→ **EXERCISE DIRECTIONS**
In the entries below, which lines run from the one containing "Keep writing the" to the one containing "bpy.context.view_layer.objects.active = piece"? Copy exactly those lines, ends included, and no others.

→ **DATASET CONTENT**

>> START

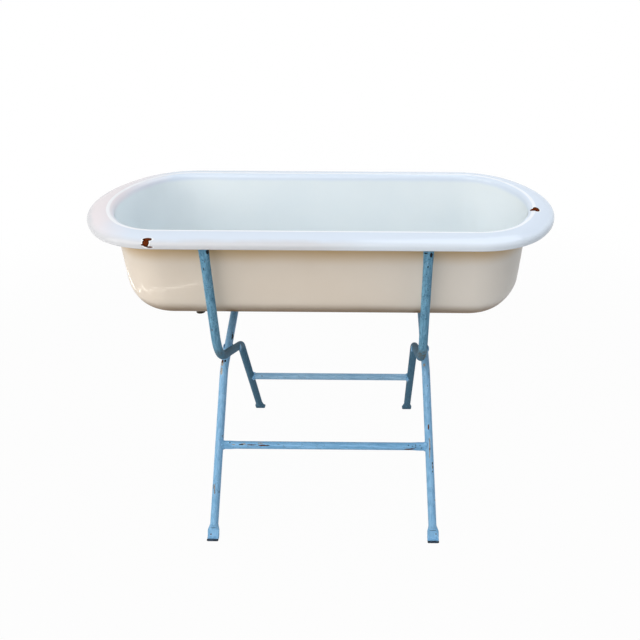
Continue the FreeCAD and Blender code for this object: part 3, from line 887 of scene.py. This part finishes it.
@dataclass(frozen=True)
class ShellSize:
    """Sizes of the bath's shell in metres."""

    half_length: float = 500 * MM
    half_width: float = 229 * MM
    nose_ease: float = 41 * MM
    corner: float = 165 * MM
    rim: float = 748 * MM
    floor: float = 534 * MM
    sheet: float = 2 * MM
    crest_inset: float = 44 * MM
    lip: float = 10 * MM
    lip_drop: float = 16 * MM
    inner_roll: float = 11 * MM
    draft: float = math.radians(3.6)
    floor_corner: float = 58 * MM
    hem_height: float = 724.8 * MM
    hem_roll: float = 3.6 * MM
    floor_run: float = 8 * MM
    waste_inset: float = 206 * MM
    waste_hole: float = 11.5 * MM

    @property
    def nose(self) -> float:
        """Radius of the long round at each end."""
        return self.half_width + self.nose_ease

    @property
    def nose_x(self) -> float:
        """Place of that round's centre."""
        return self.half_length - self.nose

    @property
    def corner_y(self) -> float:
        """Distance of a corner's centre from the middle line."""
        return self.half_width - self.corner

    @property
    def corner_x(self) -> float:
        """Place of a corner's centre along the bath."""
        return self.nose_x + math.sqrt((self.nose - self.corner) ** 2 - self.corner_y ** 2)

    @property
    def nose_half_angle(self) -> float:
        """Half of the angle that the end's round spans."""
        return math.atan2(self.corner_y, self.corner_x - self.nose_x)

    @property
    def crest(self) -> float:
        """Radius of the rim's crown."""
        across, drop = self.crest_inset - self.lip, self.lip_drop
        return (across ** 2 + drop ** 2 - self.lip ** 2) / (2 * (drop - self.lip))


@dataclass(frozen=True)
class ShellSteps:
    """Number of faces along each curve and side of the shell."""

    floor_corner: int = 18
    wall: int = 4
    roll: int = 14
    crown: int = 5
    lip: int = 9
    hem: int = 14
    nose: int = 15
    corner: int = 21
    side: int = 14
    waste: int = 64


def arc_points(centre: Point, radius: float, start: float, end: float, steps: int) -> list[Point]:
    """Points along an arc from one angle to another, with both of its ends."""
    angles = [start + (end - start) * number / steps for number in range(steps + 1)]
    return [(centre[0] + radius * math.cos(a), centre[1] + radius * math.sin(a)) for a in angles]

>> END
>> START

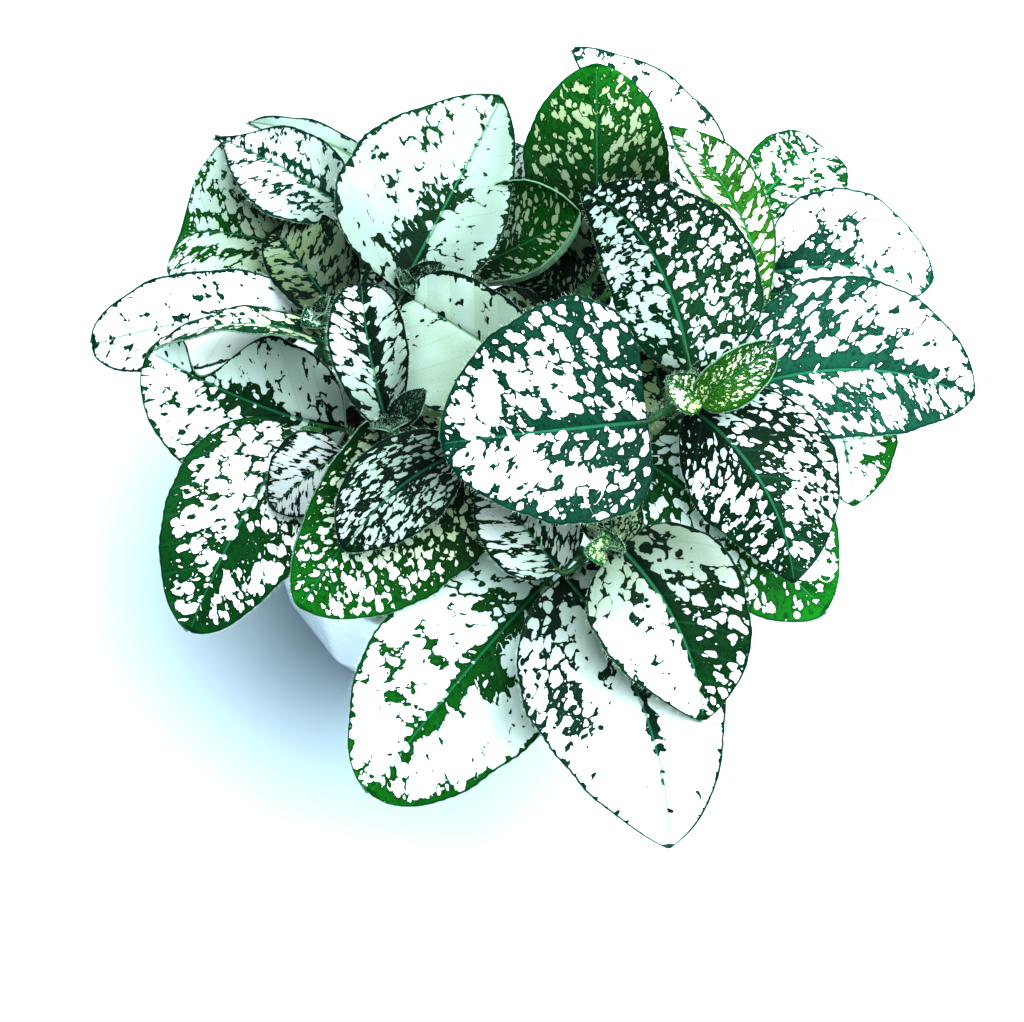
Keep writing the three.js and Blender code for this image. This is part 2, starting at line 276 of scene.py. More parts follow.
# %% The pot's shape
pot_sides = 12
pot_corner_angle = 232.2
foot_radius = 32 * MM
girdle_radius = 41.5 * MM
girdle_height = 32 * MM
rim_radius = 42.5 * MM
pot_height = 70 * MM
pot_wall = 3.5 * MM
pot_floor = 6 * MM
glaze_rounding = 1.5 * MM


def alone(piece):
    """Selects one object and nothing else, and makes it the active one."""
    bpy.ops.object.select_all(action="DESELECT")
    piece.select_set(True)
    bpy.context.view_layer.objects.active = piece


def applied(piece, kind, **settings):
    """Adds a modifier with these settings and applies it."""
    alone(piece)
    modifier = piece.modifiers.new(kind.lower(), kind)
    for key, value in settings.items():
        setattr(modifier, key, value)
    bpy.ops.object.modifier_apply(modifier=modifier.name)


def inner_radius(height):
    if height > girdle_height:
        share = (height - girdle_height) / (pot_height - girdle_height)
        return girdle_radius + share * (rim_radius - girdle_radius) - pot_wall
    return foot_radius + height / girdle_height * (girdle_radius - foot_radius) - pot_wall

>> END

→ **RESULT OF THIS TASK**
Keep writing the three.js and Blender code for this image. This is part 2, starting at line 276 of scene.py. More parts follow.
# %% The pot's shape
pot_sides = 12
pot_corner_angle = 232.2
foot_radius = 32 * MM
girdle_radius = 41.5 * MM
girdle_height = 32 * MM
rim_radius = 42.5 * MM
pot_height = 70 * MM
pot_wall = 3.5 * MM
pot_floor = 6 * MM
glaze_rounding = 1.5 * MM


def alone(piece):
    """Selects one object and nothing else, and makes it the active one."""
    bpy.ops.object.select_all(action="DESELECT")
    piece.select_set(True)
    bpy.context.view_layer.objects.active = piece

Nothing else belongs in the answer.